### MATERIAL FOR THE TASK
- - - -

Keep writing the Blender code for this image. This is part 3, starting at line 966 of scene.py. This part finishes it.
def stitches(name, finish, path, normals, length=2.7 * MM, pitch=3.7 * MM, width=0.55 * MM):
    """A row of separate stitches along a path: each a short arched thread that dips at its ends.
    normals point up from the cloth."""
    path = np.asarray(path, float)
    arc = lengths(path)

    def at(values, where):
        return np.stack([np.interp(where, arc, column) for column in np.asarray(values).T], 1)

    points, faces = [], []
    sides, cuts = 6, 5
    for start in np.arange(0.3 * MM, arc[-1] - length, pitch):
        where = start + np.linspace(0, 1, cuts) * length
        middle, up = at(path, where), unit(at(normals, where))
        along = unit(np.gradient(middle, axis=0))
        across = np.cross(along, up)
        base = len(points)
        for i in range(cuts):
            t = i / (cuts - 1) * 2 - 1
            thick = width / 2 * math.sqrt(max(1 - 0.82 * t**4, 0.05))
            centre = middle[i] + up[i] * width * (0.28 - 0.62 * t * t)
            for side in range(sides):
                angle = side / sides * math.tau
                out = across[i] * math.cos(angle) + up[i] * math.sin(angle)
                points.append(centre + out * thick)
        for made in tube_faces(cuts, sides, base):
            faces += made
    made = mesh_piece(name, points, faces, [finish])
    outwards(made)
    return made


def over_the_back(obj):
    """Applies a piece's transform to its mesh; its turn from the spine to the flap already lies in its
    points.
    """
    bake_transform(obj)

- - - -

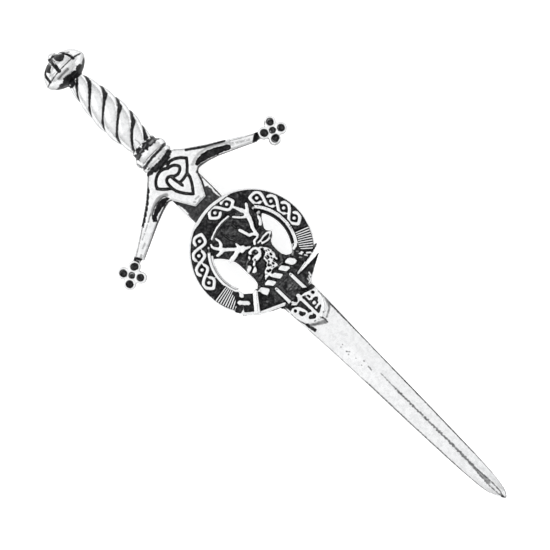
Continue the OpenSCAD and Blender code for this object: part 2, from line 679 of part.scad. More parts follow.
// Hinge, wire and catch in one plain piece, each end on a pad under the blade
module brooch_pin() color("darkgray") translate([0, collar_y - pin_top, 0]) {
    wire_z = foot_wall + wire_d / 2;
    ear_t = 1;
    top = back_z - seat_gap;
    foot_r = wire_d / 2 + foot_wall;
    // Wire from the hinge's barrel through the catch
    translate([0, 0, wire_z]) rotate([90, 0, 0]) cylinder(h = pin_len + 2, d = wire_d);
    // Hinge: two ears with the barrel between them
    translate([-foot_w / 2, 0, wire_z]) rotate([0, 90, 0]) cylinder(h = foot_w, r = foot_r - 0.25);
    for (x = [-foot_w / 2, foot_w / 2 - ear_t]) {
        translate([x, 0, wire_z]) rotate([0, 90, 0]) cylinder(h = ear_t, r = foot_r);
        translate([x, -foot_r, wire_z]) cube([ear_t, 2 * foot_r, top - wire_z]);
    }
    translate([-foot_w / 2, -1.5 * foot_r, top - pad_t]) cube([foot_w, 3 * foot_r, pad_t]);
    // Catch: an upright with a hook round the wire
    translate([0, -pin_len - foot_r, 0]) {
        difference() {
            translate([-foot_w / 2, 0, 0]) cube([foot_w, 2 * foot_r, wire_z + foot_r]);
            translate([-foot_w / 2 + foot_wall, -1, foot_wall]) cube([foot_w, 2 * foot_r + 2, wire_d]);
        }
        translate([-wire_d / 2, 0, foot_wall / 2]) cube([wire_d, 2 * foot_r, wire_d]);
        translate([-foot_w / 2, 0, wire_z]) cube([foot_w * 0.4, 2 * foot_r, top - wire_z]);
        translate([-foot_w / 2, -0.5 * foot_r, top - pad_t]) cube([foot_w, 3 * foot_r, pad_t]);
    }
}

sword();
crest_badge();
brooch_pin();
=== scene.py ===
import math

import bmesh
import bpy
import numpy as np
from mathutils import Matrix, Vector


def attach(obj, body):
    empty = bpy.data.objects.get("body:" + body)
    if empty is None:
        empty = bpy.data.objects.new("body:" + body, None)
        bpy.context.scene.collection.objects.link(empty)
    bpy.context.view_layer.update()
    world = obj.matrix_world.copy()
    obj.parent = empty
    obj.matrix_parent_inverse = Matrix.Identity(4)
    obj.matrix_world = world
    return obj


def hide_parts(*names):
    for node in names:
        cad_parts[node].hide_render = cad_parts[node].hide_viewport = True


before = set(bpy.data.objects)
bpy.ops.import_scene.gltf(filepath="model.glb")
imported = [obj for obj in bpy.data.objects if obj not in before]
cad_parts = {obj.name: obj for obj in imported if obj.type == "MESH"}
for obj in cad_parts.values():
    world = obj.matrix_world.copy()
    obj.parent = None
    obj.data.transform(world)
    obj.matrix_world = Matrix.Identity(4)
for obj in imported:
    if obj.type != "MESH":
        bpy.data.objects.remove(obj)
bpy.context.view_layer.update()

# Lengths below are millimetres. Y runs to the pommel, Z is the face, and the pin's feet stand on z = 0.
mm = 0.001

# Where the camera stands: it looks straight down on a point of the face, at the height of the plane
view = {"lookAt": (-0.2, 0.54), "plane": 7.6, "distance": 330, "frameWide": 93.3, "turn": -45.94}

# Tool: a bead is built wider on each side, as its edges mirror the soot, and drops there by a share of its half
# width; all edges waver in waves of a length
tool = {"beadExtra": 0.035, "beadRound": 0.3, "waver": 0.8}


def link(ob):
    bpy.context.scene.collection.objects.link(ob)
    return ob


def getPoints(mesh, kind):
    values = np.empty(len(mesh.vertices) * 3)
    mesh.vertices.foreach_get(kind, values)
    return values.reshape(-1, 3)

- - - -

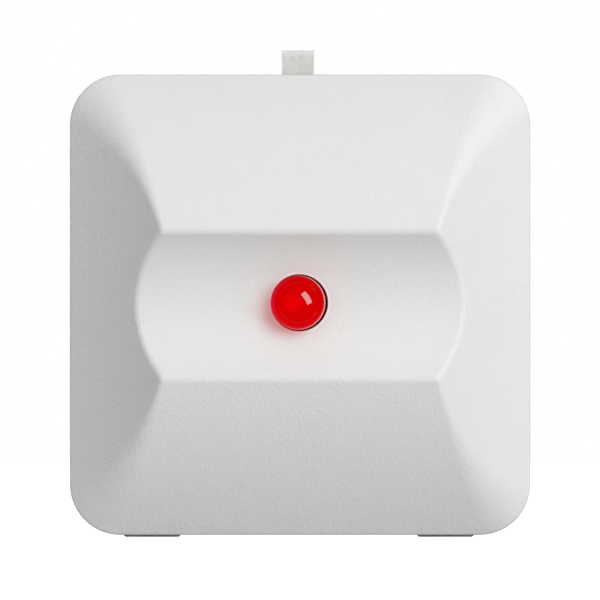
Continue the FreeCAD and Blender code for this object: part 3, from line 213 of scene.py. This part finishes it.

- - - -

### TASK
Each line from the line with "Keep writing the" to the line with "arc = lengths(path)" is to be echoed exactly; both boundary lines are included, and nothing else is to be output.

### RESPONSE FOR THIS EXERCISE
Keep writing the Blender code for this image. This is part 3, starting at line 966 of scene.py. This part finishes it.
def stitches(name, finish, path, normals, length=2.7 * MM, pitch=3.7 * MM, width=0.55 * MM):
    """A row of separate stitches along a path: each a short arched thread that dips at its ends.
    normals point up from the cloth."""
    path = np.asarray(path, float)
    arc = lengths(path)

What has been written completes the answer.